Roman imperial court astrologer

Tiberius Claudius Balbillus Modestus (died June AD 79), more commonly known as Tiberius Claudius Balbilus, was a distinguished Ancient Roman scholar, politician and a court astrologer to the Roman emperors Claudius, Nero, and Vespasian.

== Forms of his name ==
Other forms of Balbilus's name include the Latin forms Tiberius Claudius Balbillus, Barbillus, Babilus, Balbillus and Balbillus the Wise, Greek forms include Τιβέριος Κλαύδιος Βαλβίλλος Μόδεστος, modern Greek transliteration Tivérios Kláfdios Valvíllos Módestos.

==Descent, family background and early life==
It is generally assumed that Balbilus was born in Alexandria in Roman Egypt. He was a Roman equestrian of Greek descent. Balbilus was probably a son of Tiberius Claudius Thrasyllus, the Alexandrian scholar and astrologer who was an adviser to the Roman emperor Tiberius.

Balbilus had one known sibling, an elder unnamed sister, who married the Eques Lucius Ennius. Through her, Balbilus was the maternal uncle of Ennia Thrasylla who married the Praetorian prefect of the Praetorian Guard Naevius Sutorius Macro and perhaps, Lucius Ennius who was the father of Lucius Ennius Ferox, a Roman soldier who served during the reign of the Roman emperor Vespasian from 69 until 79. Although Balbilus was born and raised in Egypt, he was of the Roman equestrian order. Balbilus was a friend of Tiberius’ nephew, Claudius, whom Balbilus knew from when they were children and had met at his father's house.

A surviving papyrus found in Theogonis in Egypt, dated 26 August 34, mentions Balbilus as one of the owners of a bathhouse located in the city and the Papyrus mentions the Lease of the Bathhouse and taxation paid from its revenue. A second papyrus dated to his tenure in Egypt is a draft of a petition from tax collectors to excuse them from collecting the poll taxes for several villages where the inhabitants have either fled out of poverty or died without leaving heirs. At some date in the reign of Caligula, Balbilus left Rome and returned to Alexandria.

==Political career==
Balbilus military and political career began when Claudius came to the imperial throne. Following the assassination of Caligula (January 41), Balbilus returned to Rome to support Claudius. Balbilus accompanied Claudius on his expedition to Britain in 43, serving as a military tribune in Legio XX Valeria Victrix and as the Commander of the Military Engineers. When Claudius returned with the Roman Legions from Britain to Rome, Balbilus was awarded a crown of honour.

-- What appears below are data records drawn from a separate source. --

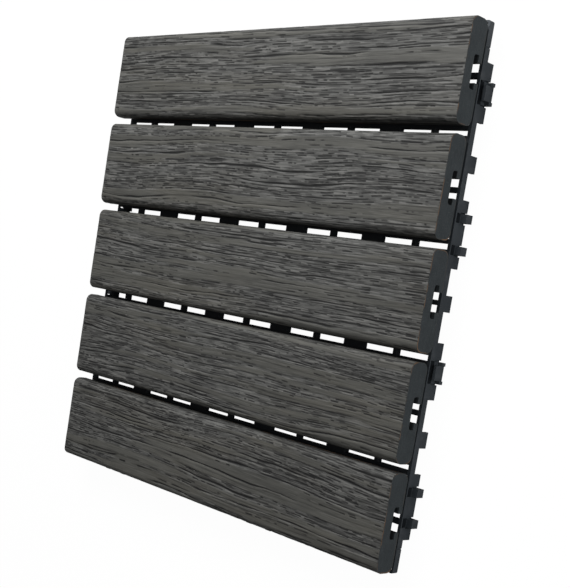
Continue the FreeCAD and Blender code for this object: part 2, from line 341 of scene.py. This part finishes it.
def embossed_cap():
    """The grey cap of a slat: smooth bands, pores, long furrows and a faint printed tint."""
    finish = Finish("embossed_cap")
    dark, smooth, tone = finish.attribute("grain")
    fibre = finish.cloud((55, 950, 950))
    scratch = finish.cloud((55, 1300, 1300), 1.0, (1.7, 2.2, 0))
    gleam = finish.cloud((45, 1300, 1300), 1.0, (6.1, 4.4, 0))
    cast = finish.cloud((9, 60, 60), 3.0, (5.3, 1.9, 0))
    shade = finish.cloud((14, 170, 170), 3.0, (0.4, 8.8, 0))

    colour = finish.mix(smooth, finish.mix(tone, *ROUGH_GROUND), finish.mix(tone, *SMOOTH_GROUND))
    colour = finish.mix(finish.band(cast, 0.46, 0.68) * 0.24, colour, WARM_CAST)
    colour = finish.mix(finish.band(shade, 0.56, 0.34) * 0.24, colour, GREY_SHADE)
    rough = 1 - smooth * 0.65
    colour = finish.mix(finish.band(fibre, 0.56, 0.38) * rough * 0.12, colour, DARK_FIBRE)
    colour = finish.mix(finish.band(scratch, 0.59, 0.61) * rough * 0.60, colour, DARK_SCRATCH)
    # Painted highlight: thin pale lines where the bump also raises the grain
    colour = finish.mix(finish.band(gleam, 0.60, 0.62) * rough * 0.45, colour, PALE_LINE_HIGHLIGHT)
    # Pores, furrows and fine lines darkened: partly the grain's own dark, partly painted shade in the
    # grooves
    colour = finish.mix(dark, colour, GROOVE_DARK_AND_SHADE)

    height = finish.axes()[2]
    # Painted shade: the cap darkens down the slats' sides towards their foot
    side = finish.band(height, PAINTED_SIDE_SHADE_TOP, PAINTED_SIDE_SHADE_FOOT)
    bare = finish.band(height, CAP_EDGE_HEIGHT, CAP_EDGE_HEIGHT - 0.3)
    line = finish.band(abs(height - CAP_EDGE_HEIGHT), 0.42, 0.12) * finish.band(shade, 0.36, 0.50)
    colour = finish.mix(side * 0.55, colour, PAINTED_SIDE_SHADE)
    colour = finish.mix(bare * 0.85, colour, BARE_SIDE)
    colour = finish.mix(line * 0.75, colour, CAP_EDGE_LINE)

    roughness = 0.60 + (1 - smooth) * 0.10 + dark * 0.10
    relief = finish.bump(fibre * 0.6 + gleam * 0.5 - scratch * 0.4, 0.12, 0.8)
    return finish.set(Base_Color=colour, Roughness=roughness, Normal=relief, Specular_IOR_Level=0.42)


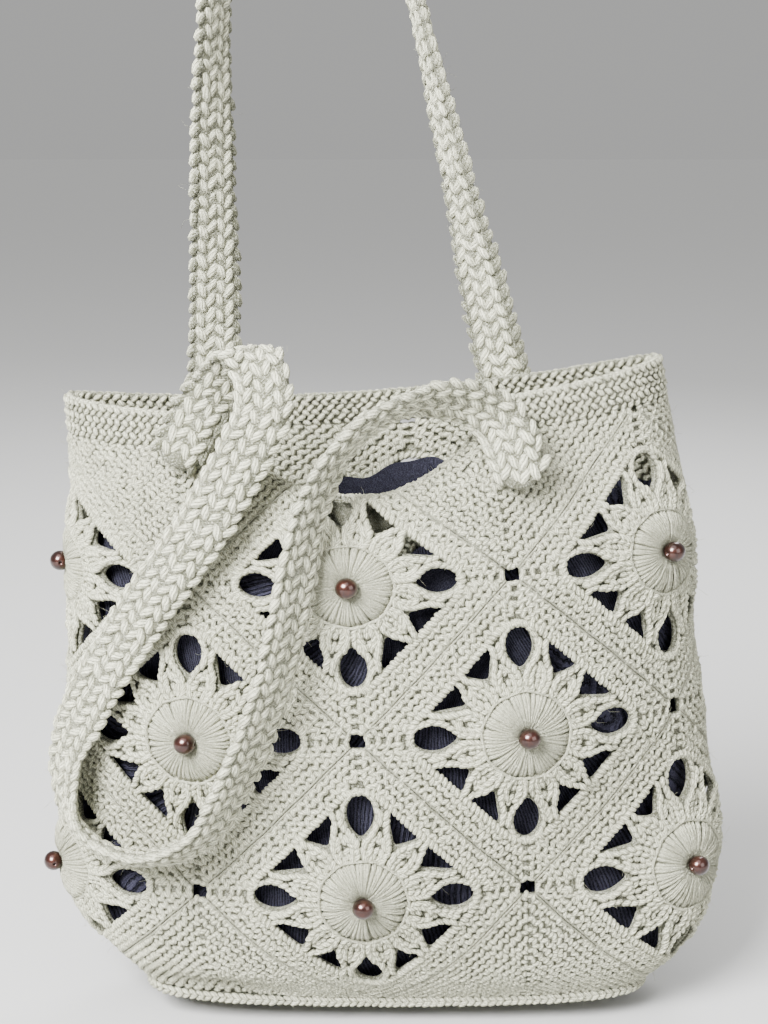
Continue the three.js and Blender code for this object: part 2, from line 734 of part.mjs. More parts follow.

According to Suetonius, Claudius awarded Balbilus a Hasta Pura and perhaps a corona aurea during the Triumph to celebrate the conquest of Britain in 44. As Balbilus was a part of his retinue, it seems likely that his awards, as much as his military rank, were honorary.

Balbilus was one of the highest ranking Equestrian Magistrates who served in Rome. After Balbilus returned to Rome from the Roman conquest of Britain, he received an important post in Egypt. While in Alexandria, Balbilus was appointed High Priest at the Temple of Hermes and Director of the Library, he split his time between Alexandria and Rome. Sometime later he served as a Procurator of the Asia province.

In October 54, Claudius died and was succeeded by Nero as Roman emperor. Under Nero, Balbilus was appointed Prefect of Egypt where he served from 55 until 59. After his prefecture ended in Egypt, Balbilus continued to live in Alexandria. Some scholars -- notably Arthur Stein, editor of the Balbillus entry in the Prosopographia Imperii Romani -- contended that Balbilus the astrologer and Balbilus the prefect of Egypt (sometimes referred to as "Gaius Balbillus") were different people, though this is not the universal consensus.

==Astrology==
Balbilus followed his father in developing skills in astrology. He became a leading astrologer of his time in Rome. He remained in Rome during Claudius’ reign as his advisor, after Claudius had passed an edict expelling all astrologers from the city. Balbilus foretold an eclipse which fell on one of the emperor's birthdays.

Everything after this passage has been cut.